Bu ay içinde IŞİD çeteleri Kerkük’te pêşmergeye saldırdı. KDP’nin Türk devleti ile anlaşmaları bu saldırılara etki ediyor mu?
Bu çetelerin kimi devletler tarafından yönetildiği artık bilinen bir şey. Pêşmergelere yönelik saldırıyla bir mesaj verilmek istendi. Bununla kendi istediklerine göre hareket edilmediği mesajı verilmek istendi. Türk devleti Kürdistan bölgesi de dahil olmak üzere bütün tarafları kendi etkisi altına koymak istiyor.
IŞİD ve Türkiye’nin Şengal başta olmak üzere tüm bölgeye yönelik tehditleri sürüyor. Bu tehditleri nasıl değerlendirmek gerekir?
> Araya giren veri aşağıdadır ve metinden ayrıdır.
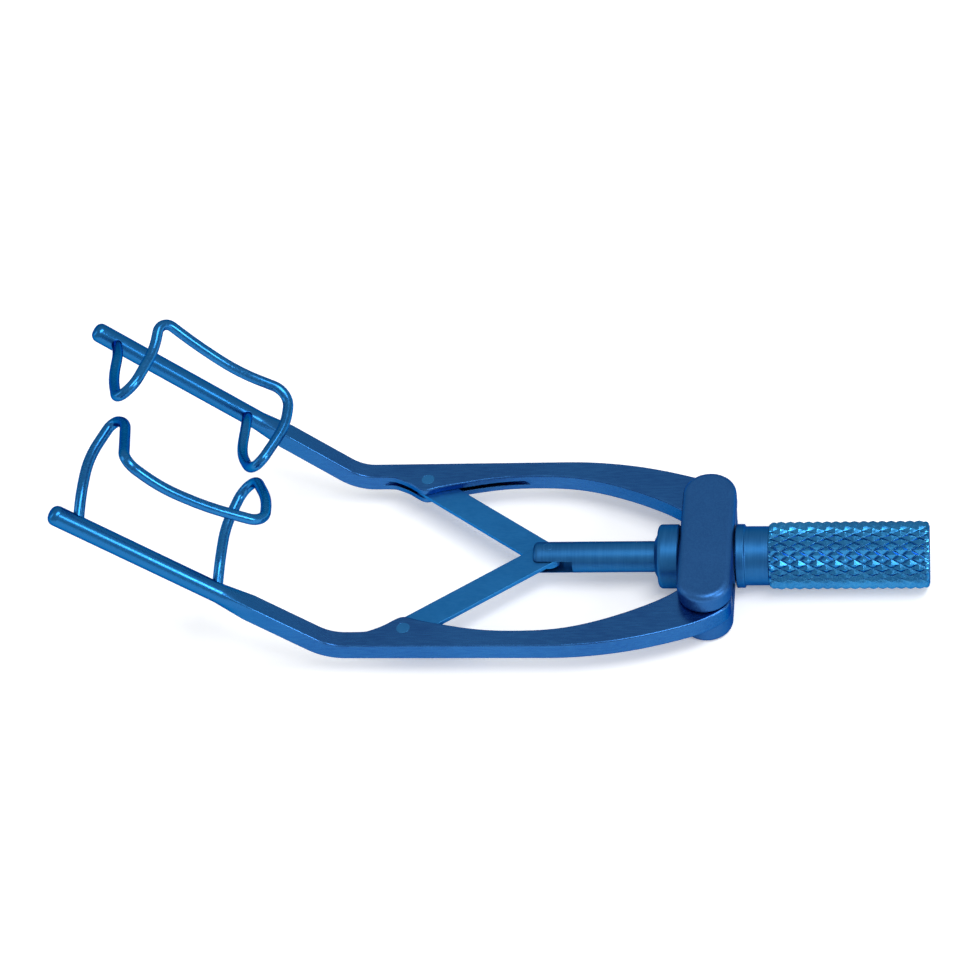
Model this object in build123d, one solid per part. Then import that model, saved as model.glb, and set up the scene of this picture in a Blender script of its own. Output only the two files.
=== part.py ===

IŞİD çeteleri kendilerini yeniden buralarda örgütlemekte ve tehditleri de sürüyor. Güney Kürdistan, Suriye çölü ve birçok yere bile saldırdılar. Bu çeteler bir amaç için örgütlendirildiler. Bütün güvenlik ve savunma güçleri dikkatli olmazsa IŞİD tehlikesi sürecektir. Çatışmalar küresel düzeyde devam ediyor. Şu ana kadar istikrar sağlanamadı. Çeteler kuruluş amacına ulaşamadı. Rusya, ABD, İran ve Türk devleti de henüz amacına ulaşamadı ve kriz çözülemedi.
Operasyonlar karşısında sizin tutumunuz nedir?
Şengal’e yönelik günlük saldırılara ilişkin, Özerk Yönetim ve Kobanê halkı olarak bu saldırıları kabul etmiyoruz. Türk devleti aynı saldırılarını bize yönelikte gerçekleştirmektedir. İşgal edilen yerlerde yakınımızda bulunuyor. Günlük tehditlerle karşı karşıyayız. Eyn İsa, Til Temir, Minbic, Til Rifet gibi yerlerde savaş ve tehditler sürüyor. Şengal ve bize yönelik tehditler aynı. Türk devleti varlığını bizim yokluğumuzda aramaktadır. Türk devleti bizleri, Güney Kürdistan hükümetini kendisine yönelik bir tehlike olarak görmektedir. Türk devletinin Güney Kürdistan’daki çıkarları hala olduğu için bir şey yapmıyor. Bu temel üzerine Türk devletinin planları görünüyor. Til Rifet’an Efrin’e ve Kerkük ile Musul’a kadar işgal etmek istiyor.